Howard, SU’s starting point guard, ranks second in the ACC in assists (6.0) and fourth in assist-to-turnover ratio (2.5-to-1), but most of his numbers were compiled against low- to mid-major teams. Gillon is also a point guard and leads the ACC in assist-to-turnover ratio (3.5-to-1), but Howard will be SU’s point guard next year and SU will feel a lot better about next season if he shows improvement the second half of this year.

Next year’s roster will be filled out by 6-8 forward Matthew Moyer, who’s redshirting this season, and two recruits who have already committed: 6-8 forward Oshae Brissett and 6-10 center Bourama Sidibe. The Orange could use an impact recruit because neither Brissett nor Sidibe is a top-50 recruit, and SU has already missed out on several highly rated recruits in this year’s class, including Quade Green and Nick Richards (Kentucky), Brandon Randolph (Arizona) and Lonnie Walker (Miami).

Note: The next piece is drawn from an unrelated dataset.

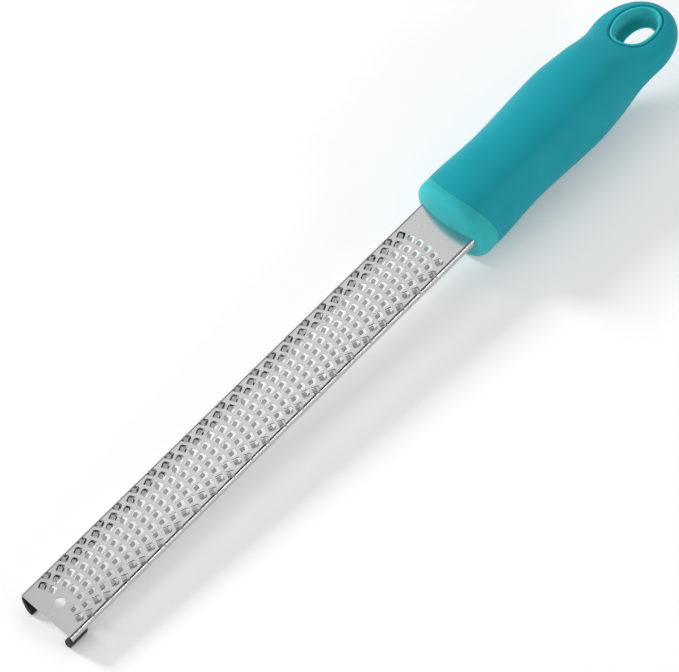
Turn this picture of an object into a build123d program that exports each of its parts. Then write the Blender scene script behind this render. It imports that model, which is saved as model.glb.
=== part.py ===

Jim Boeheim sits next to Frank Howard on the bench in a game against Georgetown. Michael Davis photo | Syracuse New Times

Boeheim’s Future. In March 2015, Boeheim’s plans to coach three more years were announced in the immediate aftermath of the NCAA investigation into SU’s program.

But that announcement was made at a time when former athletic director Daryl Gross was assigned a new position, and when several national media outlets were calling for Boeheim to step down. With new athletic director John Wildhack in place and last year’s Final Four appearance in the bank, many wonder if the 72-year-old Boeheim is ready to call it quits after next season.

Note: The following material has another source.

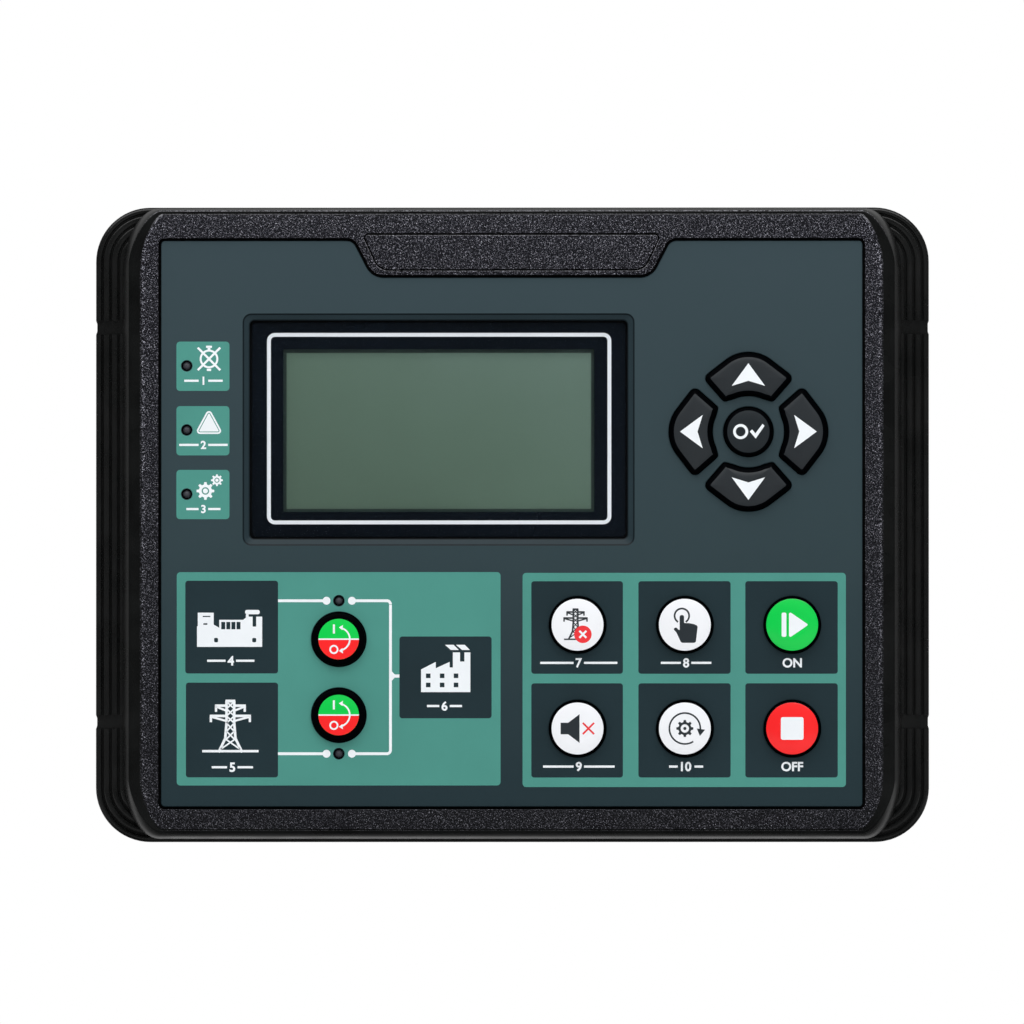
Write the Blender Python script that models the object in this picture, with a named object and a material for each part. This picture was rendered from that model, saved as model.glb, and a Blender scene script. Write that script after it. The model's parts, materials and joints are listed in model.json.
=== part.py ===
"""Panel-mounted genset controller, in metres, with +Z up, +X right and the front facing -Y.

The origin is the centre of the panel cut-out, in the plane of the panel's front. What is ahead of the panel has
negative y: the bezel, the face panel, the display and the keys. What passes through the cut-out has positive y.
Every outline is a list of (x, z) points that runs anticlockwise as the front is seen.
"""
import math

import bmesh
import bpy
from mathutils import Vector

for leftover in list(bpy.data.objects):
    bpy.data.objects.remove(leftover, do_unlink=True)

# Driving dimensions of the bezel
FRONT_WIDTH = 0.2100
FRONT_HEIGHT = 0.1600
FRONT_CORNER = 0.0137
FRAME_PROUD = 0.0160
RIM_THICKNESS = 0.0026
RIB_COUNT = 3
RIB_PITCH = 0.0021
RIB_RISE = 0.0020
RIB_GROOVE = 0.0005
RIB_ROUNDING = 0.0004
FRAME_INSET_TOP = 0.0014
FRAME_CORNER_X = 0.0063
FRAME_CORNER_Z = 0.0109
FRAME_ROUNDING = 0.0010
FRAME_ROUNDING_SIDE = 0.0031
FRAME_CORNER_TAPER = 0.0029
FRAME_BORDER_SIDE = 0.00765
FRAME_BORDER_TOP = 0.0067
OPENING_CORNER = 0.0016
RECESS_DEPTH = 0.0021
WALL_THICKNESS = 0.0024
NOTCH_HEIGHT = 0.0035
NOTCH_SHARE = 0.6213
NICK_DEPTH = 0.0006

# Tab at the top of the frame and the plate let into it
TAB_TOP_WIDTH = 0.0792
TAB_BOTTOM_WIDTH = 0.0696
TAB_REACH = 0.0093
TAB_ROUNDING = 0.0022
INSERT_TOP_WIDTH = 0.0748
INSERT_BOTTOM_WIDTH = 0.0640
INSERT_HEIGHT = 0.0087
INSERT_RISE = 0.0008
INSERT_THICKNESS = 0.0012
INSERT_GAP = 0.00035
INSERT_TOP_ROUNDING = 0.0008
INSERT_BOTTOM_ROUNDING = 0.0020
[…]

Boeheim may have provided a window into his thinking following the Final Four loss to North Carolina, when he was asked if he considered retiring then so he could go out with a Final Four appearance.

“I’ve always thought you should walk away when you can’t win anymore,” Boeheim said. “I never really thought you should walk away when you do win.”

So perhaps more than anything else, the rest of this season may help Boeheim determine if it’s going to be hard to walk away, or really easy.